Thursday, 23 October 2008

Pedestrian.

I am increasingly certain that English cities are designed in such a way as to kill pedestrians.

I don't drive, and have never driven, but this conjecture is not motivated out of a sense of bitterness, as I don't think I'd ever wish to test myself behind the wheel of a car. Those of you who can, I wish you well.

No, it's motivated by the tightrope walk I have to endure every time I go somewhere unfamiliar: slaloming crazily through bright lines of traffic suspended like jewels on an invisible thread; measuring the Doppler effect as I judge whether it's safe to make a move yet.

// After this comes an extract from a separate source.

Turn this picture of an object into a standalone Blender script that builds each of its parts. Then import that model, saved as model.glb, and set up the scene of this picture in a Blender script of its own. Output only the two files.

The cynic in me asks: so what if another non-driver dies? Walking everywhere, or taking public transport, will never yield the same revenues as being trapped by a GATSO or being clobbered for sitting on a double yellow line.

I suspect we are accelerating headlong into what will inevitably be called post-capitalism, a system which will work by delineating the instruments of production and those who wield them from those who are beaten into submission by them ever-more sharply.

From this perspective, then - I am not suggesting that cities were designed with the post-capitalist era in mind, only that such structures are inevitable as a consequence of the mindset which conceptualised them - the thumbprint of the motor vehicle will embed itself ever deeper into the scalp of those who choose to be pedestrianised.

Those who wield cars - the instruments which produce millions of pounds of revenue for a fixed outlay - beat each other, and the pedestrian, into submission, and do the work of the post-capitalist whilst going about their everyday business. It is perfection if the majority sleep-walk into the clothes laid out for them, for they act automatically, and with abandon.